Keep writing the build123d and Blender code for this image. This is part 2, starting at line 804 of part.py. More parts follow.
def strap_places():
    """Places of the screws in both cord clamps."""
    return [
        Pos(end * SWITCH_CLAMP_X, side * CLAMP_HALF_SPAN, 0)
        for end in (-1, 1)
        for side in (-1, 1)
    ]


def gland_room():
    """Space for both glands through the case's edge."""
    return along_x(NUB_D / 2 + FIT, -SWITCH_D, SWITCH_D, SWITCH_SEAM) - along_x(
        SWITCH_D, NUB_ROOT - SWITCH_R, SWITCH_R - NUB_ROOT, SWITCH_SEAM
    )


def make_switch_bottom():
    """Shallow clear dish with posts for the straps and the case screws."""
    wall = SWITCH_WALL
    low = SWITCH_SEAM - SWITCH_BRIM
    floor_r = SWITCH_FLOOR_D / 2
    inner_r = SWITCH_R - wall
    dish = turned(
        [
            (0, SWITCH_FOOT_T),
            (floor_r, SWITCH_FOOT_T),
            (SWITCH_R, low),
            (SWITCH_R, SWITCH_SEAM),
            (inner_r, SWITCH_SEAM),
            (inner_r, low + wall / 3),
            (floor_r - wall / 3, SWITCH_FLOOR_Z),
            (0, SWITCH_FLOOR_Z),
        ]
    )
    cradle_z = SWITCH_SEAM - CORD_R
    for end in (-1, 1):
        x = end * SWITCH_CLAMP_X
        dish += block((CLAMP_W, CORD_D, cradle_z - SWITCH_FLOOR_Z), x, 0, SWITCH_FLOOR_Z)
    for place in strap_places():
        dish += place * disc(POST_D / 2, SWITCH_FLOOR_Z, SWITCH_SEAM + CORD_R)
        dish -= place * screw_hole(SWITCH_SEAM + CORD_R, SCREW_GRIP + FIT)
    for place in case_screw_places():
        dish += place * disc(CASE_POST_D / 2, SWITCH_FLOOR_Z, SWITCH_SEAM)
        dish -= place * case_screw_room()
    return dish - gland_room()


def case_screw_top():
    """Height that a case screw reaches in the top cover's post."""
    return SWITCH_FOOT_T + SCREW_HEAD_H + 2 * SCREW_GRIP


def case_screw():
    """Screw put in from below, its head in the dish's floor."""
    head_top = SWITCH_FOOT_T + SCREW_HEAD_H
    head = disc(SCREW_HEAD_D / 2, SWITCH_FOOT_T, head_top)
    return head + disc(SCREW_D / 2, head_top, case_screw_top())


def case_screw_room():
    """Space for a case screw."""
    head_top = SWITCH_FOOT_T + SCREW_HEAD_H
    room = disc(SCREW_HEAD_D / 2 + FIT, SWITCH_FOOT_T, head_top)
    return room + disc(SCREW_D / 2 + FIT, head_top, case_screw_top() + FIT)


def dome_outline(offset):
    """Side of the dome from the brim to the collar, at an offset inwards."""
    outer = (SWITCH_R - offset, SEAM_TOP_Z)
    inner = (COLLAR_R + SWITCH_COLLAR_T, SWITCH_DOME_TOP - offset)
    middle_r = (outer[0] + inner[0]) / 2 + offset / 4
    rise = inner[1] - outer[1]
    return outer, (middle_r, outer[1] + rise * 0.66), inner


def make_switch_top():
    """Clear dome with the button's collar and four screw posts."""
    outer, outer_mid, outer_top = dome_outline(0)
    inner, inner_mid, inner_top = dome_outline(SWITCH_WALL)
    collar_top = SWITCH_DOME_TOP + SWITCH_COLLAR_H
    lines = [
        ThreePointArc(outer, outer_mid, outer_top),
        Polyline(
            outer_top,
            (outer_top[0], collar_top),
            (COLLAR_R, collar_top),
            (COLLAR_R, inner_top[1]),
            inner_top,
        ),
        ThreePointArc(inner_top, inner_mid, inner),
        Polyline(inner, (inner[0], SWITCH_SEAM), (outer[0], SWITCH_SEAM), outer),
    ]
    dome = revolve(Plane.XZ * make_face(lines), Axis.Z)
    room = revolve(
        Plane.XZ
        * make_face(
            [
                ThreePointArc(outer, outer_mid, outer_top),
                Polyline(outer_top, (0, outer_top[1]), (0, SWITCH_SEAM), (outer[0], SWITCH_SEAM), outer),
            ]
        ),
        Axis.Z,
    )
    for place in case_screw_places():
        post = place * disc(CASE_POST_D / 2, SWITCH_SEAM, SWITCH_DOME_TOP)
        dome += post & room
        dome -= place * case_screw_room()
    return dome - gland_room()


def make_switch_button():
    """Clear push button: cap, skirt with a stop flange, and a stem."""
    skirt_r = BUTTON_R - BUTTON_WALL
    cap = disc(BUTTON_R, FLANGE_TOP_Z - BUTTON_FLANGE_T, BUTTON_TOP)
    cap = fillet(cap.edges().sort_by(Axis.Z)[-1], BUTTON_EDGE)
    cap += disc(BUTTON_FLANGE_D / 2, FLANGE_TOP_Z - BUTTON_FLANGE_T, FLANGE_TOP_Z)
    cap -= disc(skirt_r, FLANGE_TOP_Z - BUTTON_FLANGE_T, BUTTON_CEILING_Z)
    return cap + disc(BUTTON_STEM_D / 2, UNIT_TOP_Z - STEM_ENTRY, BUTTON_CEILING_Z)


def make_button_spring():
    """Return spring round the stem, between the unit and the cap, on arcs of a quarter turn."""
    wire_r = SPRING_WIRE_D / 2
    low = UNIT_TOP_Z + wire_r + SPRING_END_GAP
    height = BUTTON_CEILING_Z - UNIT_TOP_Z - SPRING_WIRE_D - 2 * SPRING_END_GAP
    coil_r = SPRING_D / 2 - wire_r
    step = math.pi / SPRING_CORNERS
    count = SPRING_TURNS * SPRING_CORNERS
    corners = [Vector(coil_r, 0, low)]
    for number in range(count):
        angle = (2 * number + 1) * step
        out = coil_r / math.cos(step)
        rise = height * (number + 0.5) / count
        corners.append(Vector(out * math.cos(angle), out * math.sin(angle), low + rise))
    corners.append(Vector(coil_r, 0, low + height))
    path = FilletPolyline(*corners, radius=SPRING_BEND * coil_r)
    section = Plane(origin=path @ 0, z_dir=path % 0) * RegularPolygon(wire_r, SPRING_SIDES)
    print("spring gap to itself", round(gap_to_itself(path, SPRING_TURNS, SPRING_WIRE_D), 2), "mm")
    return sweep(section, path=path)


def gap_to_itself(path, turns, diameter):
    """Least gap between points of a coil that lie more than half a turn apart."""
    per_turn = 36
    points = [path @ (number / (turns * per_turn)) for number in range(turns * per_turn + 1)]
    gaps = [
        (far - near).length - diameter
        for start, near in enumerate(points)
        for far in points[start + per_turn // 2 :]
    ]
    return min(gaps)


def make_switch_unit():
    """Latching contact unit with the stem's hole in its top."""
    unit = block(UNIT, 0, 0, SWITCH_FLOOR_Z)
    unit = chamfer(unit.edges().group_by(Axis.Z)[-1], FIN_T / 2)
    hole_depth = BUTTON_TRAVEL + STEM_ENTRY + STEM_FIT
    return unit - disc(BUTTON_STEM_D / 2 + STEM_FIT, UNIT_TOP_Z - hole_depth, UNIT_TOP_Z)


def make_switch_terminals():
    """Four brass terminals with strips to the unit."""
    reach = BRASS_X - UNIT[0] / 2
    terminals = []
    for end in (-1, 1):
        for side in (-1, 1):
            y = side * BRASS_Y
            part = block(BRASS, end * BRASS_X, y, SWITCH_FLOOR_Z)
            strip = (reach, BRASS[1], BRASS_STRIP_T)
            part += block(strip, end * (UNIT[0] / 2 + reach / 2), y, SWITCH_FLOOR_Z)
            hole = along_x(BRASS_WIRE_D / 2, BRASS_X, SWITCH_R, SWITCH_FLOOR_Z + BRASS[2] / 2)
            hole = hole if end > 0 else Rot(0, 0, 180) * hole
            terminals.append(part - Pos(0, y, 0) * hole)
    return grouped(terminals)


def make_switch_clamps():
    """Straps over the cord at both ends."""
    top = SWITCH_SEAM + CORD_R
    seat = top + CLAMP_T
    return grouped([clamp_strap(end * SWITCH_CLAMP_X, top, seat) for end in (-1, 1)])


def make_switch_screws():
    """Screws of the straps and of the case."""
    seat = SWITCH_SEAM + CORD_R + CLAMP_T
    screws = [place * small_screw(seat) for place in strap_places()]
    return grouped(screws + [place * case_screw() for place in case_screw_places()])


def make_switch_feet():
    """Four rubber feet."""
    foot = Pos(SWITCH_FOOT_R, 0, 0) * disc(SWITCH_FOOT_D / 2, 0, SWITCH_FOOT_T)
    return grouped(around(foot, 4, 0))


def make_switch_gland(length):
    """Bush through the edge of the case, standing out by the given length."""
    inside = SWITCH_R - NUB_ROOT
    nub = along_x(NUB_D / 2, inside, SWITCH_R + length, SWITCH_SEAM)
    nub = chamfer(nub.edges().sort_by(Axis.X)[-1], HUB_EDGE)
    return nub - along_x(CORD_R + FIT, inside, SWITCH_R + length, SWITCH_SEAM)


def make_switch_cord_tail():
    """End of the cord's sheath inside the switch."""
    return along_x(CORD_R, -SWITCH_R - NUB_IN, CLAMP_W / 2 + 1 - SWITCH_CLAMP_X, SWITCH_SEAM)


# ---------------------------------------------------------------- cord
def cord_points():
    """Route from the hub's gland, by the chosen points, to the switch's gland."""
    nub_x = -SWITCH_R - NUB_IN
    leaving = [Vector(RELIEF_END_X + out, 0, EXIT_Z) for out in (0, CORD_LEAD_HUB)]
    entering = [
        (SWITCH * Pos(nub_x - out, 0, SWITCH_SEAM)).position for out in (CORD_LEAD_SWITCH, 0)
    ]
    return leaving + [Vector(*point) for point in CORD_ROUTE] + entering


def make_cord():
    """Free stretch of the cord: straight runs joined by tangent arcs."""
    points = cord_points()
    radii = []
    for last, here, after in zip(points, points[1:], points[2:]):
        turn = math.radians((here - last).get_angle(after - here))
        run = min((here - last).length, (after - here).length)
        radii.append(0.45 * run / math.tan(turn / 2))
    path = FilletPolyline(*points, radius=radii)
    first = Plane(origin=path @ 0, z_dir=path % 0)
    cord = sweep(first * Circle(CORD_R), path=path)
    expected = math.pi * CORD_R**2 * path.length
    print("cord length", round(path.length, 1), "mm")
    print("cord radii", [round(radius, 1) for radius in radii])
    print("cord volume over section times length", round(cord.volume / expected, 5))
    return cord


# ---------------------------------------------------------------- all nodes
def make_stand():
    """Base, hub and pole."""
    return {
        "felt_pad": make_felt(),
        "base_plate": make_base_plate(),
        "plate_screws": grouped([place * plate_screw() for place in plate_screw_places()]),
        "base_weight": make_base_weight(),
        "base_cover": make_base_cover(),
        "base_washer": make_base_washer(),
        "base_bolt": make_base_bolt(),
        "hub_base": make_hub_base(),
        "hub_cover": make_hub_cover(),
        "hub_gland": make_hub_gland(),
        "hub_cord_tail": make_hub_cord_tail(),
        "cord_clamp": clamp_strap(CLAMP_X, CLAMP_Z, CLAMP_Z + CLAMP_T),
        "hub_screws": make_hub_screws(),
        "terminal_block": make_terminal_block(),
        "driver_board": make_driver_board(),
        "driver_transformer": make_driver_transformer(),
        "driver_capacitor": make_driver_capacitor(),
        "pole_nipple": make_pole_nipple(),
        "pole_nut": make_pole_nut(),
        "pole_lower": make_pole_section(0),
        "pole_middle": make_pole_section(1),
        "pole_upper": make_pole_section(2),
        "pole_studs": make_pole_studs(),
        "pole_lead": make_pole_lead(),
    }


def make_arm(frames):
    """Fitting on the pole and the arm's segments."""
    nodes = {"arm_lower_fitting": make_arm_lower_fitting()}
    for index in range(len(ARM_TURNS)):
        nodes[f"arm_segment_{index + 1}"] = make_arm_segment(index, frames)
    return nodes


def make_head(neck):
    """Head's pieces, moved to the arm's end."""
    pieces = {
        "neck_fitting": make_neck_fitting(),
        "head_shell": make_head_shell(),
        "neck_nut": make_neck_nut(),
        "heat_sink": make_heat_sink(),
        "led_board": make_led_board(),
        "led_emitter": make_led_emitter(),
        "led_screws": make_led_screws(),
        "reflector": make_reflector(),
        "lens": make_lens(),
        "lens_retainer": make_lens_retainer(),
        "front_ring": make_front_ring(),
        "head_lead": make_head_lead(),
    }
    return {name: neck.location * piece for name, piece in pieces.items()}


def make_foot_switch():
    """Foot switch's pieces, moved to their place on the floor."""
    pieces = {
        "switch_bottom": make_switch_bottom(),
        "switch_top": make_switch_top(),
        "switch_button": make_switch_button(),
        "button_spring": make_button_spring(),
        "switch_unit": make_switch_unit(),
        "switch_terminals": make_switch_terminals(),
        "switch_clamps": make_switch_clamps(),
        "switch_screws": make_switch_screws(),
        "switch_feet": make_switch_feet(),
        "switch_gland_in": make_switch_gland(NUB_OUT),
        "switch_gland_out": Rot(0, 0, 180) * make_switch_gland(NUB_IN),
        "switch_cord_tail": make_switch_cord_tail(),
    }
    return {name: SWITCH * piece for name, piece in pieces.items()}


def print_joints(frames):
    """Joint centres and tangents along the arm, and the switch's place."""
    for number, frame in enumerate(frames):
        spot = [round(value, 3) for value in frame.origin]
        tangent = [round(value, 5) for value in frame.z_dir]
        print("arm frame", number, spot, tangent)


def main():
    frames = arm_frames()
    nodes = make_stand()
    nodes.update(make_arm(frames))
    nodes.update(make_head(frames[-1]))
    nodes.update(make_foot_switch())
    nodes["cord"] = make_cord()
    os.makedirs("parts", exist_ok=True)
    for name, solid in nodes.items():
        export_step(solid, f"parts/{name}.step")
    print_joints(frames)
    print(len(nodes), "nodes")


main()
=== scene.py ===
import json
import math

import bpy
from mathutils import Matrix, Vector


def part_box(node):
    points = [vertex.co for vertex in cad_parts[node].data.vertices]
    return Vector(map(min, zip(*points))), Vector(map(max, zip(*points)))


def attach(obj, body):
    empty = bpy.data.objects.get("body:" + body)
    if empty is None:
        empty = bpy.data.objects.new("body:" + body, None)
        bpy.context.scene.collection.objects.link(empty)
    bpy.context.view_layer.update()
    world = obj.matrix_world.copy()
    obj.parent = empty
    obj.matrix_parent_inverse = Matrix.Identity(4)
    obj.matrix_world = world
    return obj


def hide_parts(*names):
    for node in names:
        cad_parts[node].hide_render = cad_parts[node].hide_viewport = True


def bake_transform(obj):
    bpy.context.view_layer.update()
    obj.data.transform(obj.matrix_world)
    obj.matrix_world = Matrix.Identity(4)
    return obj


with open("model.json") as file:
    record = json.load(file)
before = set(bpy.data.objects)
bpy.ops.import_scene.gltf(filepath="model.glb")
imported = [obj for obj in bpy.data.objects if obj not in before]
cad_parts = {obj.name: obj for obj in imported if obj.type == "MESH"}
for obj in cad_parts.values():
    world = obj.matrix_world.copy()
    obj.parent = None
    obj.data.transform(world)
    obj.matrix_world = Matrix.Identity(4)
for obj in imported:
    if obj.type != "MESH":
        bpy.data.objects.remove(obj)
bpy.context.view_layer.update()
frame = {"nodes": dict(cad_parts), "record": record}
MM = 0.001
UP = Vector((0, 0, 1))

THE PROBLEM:
Give the number of lines above in which the word "before" occurs, with nothing else.

TASK SOLUTION:
2